Tweezijdig perspectief

Waar veel mensen mee worstelen, is dat je je eigen vrijheid weer moet verwerven als je een geloofsgemeenschap hebt verlaten. Dat was zeker het geval voor Almut. Ze moest loskomen van datgene wat ze zichzelf jarenlang had opgelegd; de dogma’s, de kerkelijke moraal. Ze ontdekte dat die jarenlange tweestrijd, dat ‘gedwongen duale zelfzijn’ diep geworteld zat en dat ze daardoor alles ook nog vanuit dat tweezijdige perspectief bekijkt.

Als je zo lang in een bepaalde omgeving leeft en richting denkt, dan zit dat diep in je systeem en in je benadering van vrijwel alles, aldus Almut. “Ik herinner me bijvoorbeeld een discussie met een lesbische vriendin: mogen twee vrouwen trouwen?
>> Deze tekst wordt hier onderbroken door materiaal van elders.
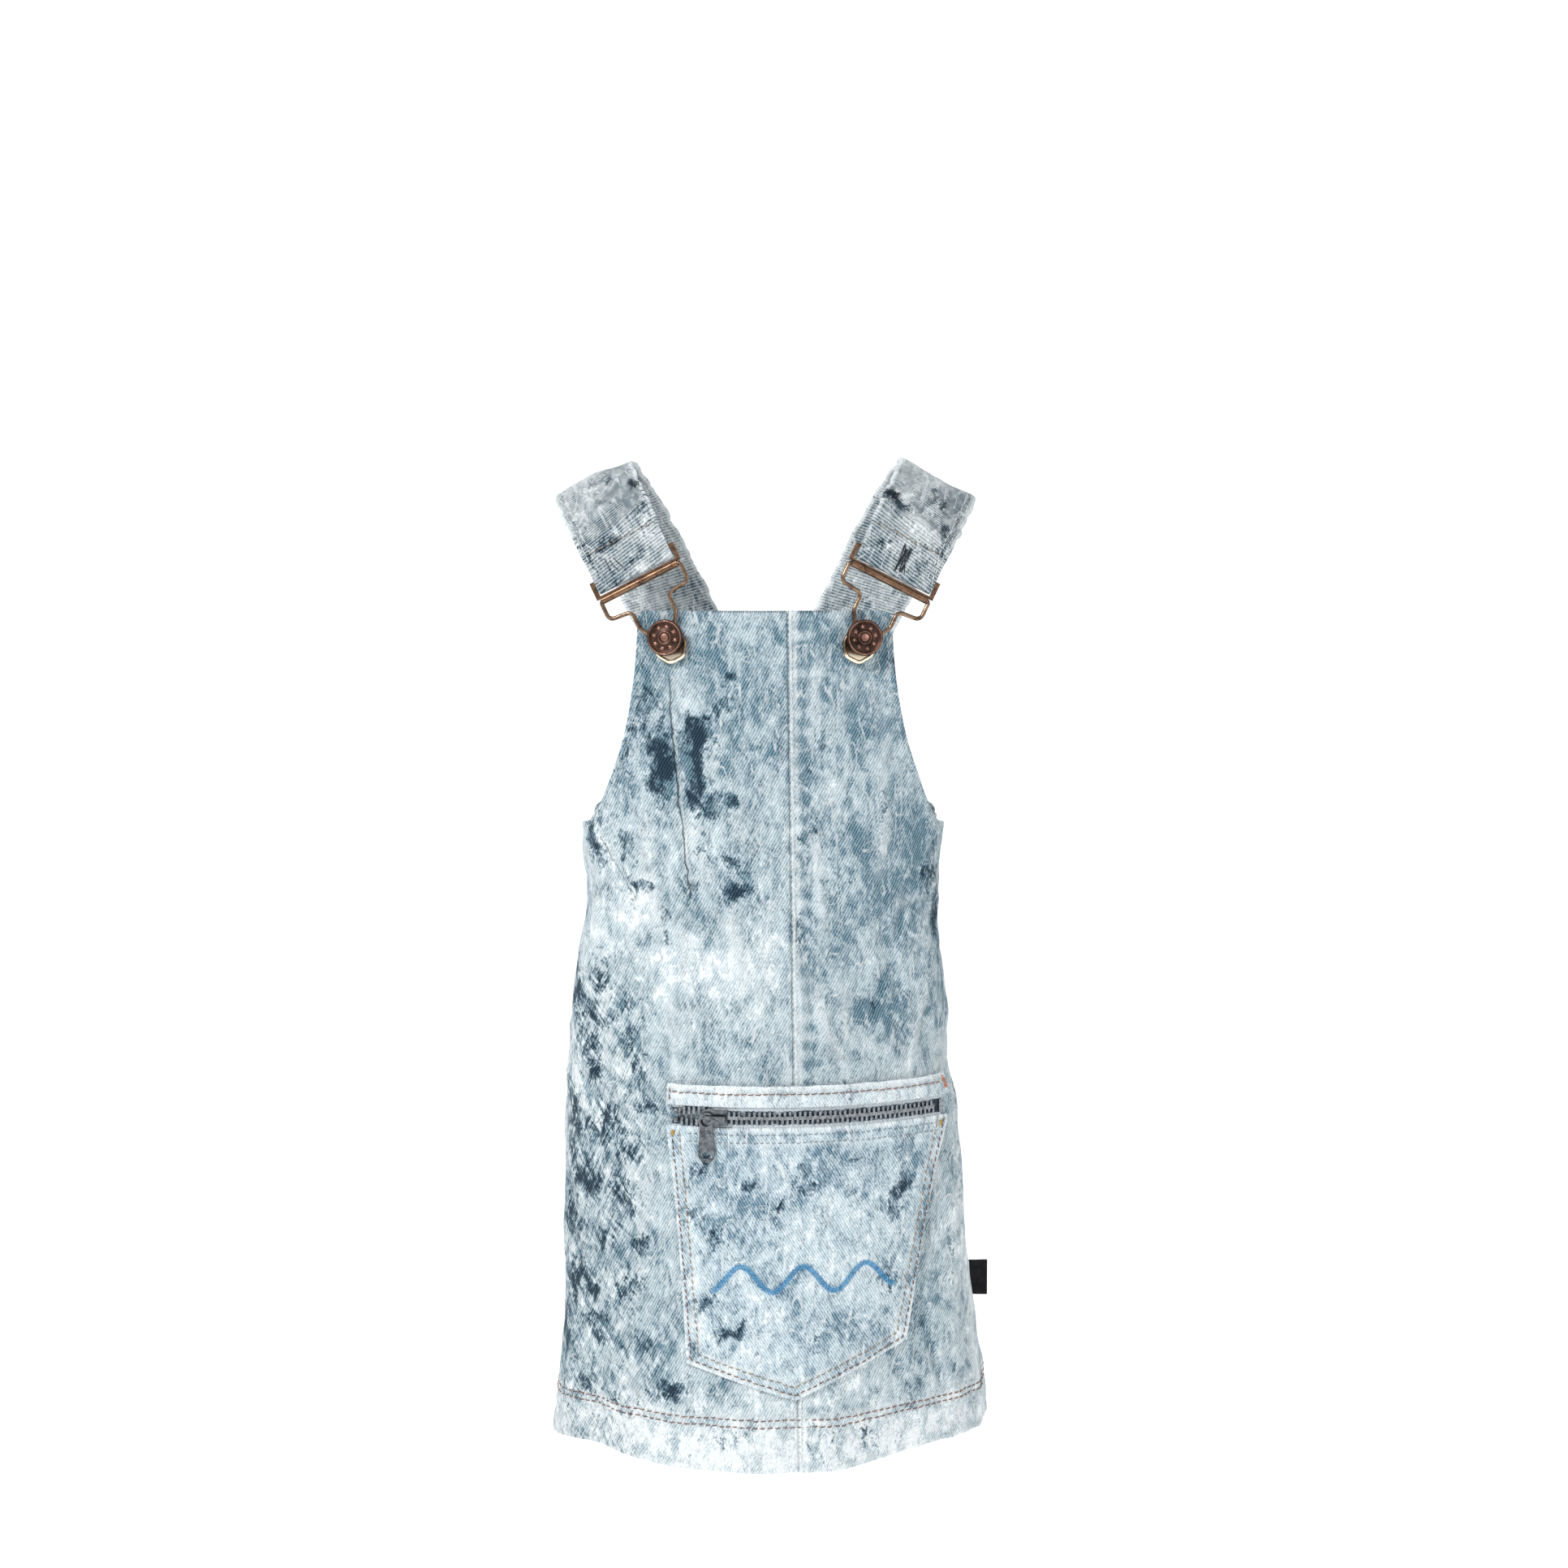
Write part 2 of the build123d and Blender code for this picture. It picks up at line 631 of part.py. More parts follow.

Voor de Nederlandse wet mag dat, maar moet je de vrijheid opeisen om in welke kerk dan ook getrouwd te kunnen worden door een voorganger? Moet je daarvoor op de barricaden gaan? Is dat belangrijk? Mijn persoonlijke conclusie is dat je dat van mensen die daar een andere kijk op hebben niet mag eisen. Zij hebben ook die vrijheid nodig, de vrijheid om te zeggen ‘nee, ik doe dat niet. Je moet het naar mijn idee van alle kanten bekijken en zo ieders visie en perspectief meenemen en wegen. Als je zaken eist dan beperk je ook de vrijheid van een ander.”

Goed voor nu

Vanuit haar eigen ervaringen in haar verleden binnen de strenge geloofsgemeenschap begrijpt Almut goed hoe mensen denken, en hoe ze tot bepaalde overtuigingen komen. “Ik heb zoveel jaren op een andere manier gedacht, volgens de regels en normen van het geloof. Dat hinderde mij nadat ik uit die omgeving stapte, en het hindert mij nog steeds. Daarom heb ik uiteindelijk het geloof geparkeerd. Ik heb het niet losgelaten en verloochen het niet – want het geloof bracht me destijds veel – maar ik voel nog steeds de noodzaak om het te parkeren. Op dit moment is het leven zonder geloofsgemeenschap voor mij gemakkelijker dan met. Dat vind ik jammer, maar het is goed, voor nu. Ik ben blij met het leven dat ik nu heb en leef. Zoveel jaren verborg ik mijn eigenheid en verstopte ik wie ik werkelijk ben. Nu voel ik de vrijheid om mij te zijn. En dat is, denk ik, toch uiteindelijk waar het om gaat en wat je als mens gelukkig maakt.”